Tag Archives: relationship with God

I Am the Branch

For what feels like most of my life, I have had this struggle with my hair.  My desire is for it to grow long, but in the past several years, every beautician I have seen has recommended that I cut it.  There has been so much damage and mistreatment of my hair, the best option was to chop it off and regrow it.  I resisted because I did not understand how cutting it off would help it grow longer.  I did not want to let go, so I held on to my damaged hair which still refused to grow.

I am worthyOnce I was meditating on John 15 (“The Vine and the branches”), and I realized something:  God, the vine dresser, takes away the branches that do not bear fruit.  He prunes the branches that do, so that they may bear more fruit.  My habit was to use this verse as a plea for God to prune me so that I become a branch that does bear fruit.  But the very fact that He prunes me shows that I already bear fruit and He sees the potential in me for more. What an honor it is, for the vine dresser to prune me!

Our society so easily discards things we consider insufficient.  But Our Father is not like that.  He says, “I delight in you.  I see the fruit you bear.  That’s why I prune you.  Because you were made for so much more.”  Even if He sees one pathetically tiny piece of fruit barely hanging on from that branch that I am, He still delights in me.  He sees not that I have barely produced anything.  He only sees the capacity He has in me. It is not about my faults and failures because He declares that I am already clean because of the word which has spoken to me.  It’s not about me.  The star of the vine is the Vine: Jesus.  It’s about God, the vine dresser.  His desire to grow us, use us, and have us to Himself.  Though that love involves us, it isn’t about us.  Submitting to pruning is simply an act of receiving His great love for us.
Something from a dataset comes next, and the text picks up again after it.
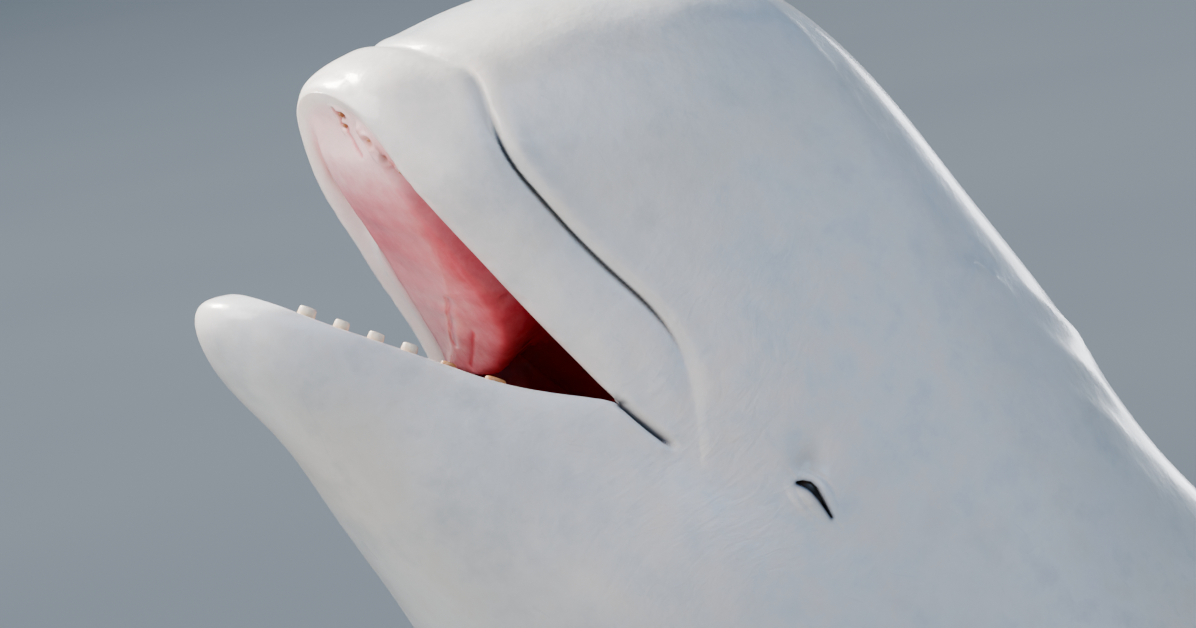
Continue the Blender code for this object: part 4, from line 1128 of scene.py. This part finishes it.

vinedresserSo a couple of weeks ago, I sat in the stylist’s chair.  A year and a half ago, I argued with her about how I did NOT want my hair cut (even though she offered to simply trim it).  I said, reluctantly, I’m ready to cut it.  I watched the dry, split ends fall to my shoulders.  A part of me was dying inside.  At the end, my hair was more beautiful than I would’ve imagined it would be short.  And it looked so healthy.  I was grateful for putting trust in her.

How much more trust should I place in my God who knows what is and isn’t good for me?  What are you holding that may need to be let go, even if only for a season?  I challenge you to be open to pruning when the time comes.  Because the result is always worth it.


The Beauty of Intercession

It has been about two months since I have moved up here for my ministry training experience.  If someone were to ask me to sum up what it has been like, this is what I would say:

This is definitely an accelerated environment.  When you give yourself over to prayer and fasting for such long periods, things become clearer . . . Suddenly, it only takes a matter of days to weeks as opposed to taking months to years for me to realize some things:

  • I don’t love God as much as I thought I did.  Not that I didn’t love God; I just was not as wholeheartedly surrendered as much as I believed.  When He touched those un-surrendered areas and asked me to let go, I became aware of where I did not love Him.
  • Then, I realize that I’m not as together as I thought I was.  I am a broken, yet prideful mess.
  • Also, that really in myself, I can do nothing.  Even though I say “Apart from You, I can do nothing,” I still sometimes believe in my own dead works.  I still think I can cook it up.

Even my love for God.  But it takes God to love God, especially when things get hard and He has to do some major heart surgery.  Really, it’s like being locked in a padded room with Jesus as He holds up a mirror.  You have to look at all the hideous things in yourself that you don’t want to see.  But He shows us these things because He wants us to see how much more we need Him.

This is the beauty of intercession:

God is omniscient, omnipresent, and omnipotent.  He has the power to do anything He wants, however He wants, whenever He wants.  But what He wants is to have relationship with us.

God could simply wave His hand and make all our problems go away.  He could simply blink His eyes and bring revival.  But He wants us to feel His heart.  He wants to share His burdens with us.  He wants us to partner with Him in the things He wants to do.

How loving is that?  He loves us so much that He wants to give us a role?  He yearns to have that relationship with us.  God, our Father, COVETS our love, affections, and attention.  We were created to commune with Him.  Created for Him by Him to be with Him.  Who are we that He would use us?  Our flesh wants us to believe that we did something to earn His affection.  Even by accepting Him into our hearts as Lord, that is a choice we cannot make without His grace.

I mean, really . . . take a deep breath . . . do it again . . . even the air that you breathe . . . even the lungs inside you that have the capacity to hold oxygen are by His grace.  Why?  Because He delights in you. He even delights in your breathing.  He delights in the voice your breath produces.  How can He not be inclined to move at the sound of His child’s voice?

It is that knowledge and revelation that enables your lips to utter “God is good” when your heart is being chopped into a million little pieces in order to be reassembled by His hands.  Jesus said, blessed are you when you are not offended by me.  When you are in touch with this love, you are not offended.  I admit that during this season, during this process, there were times I found myself offended.  But it was because there was more I had to learn about the Father’s love.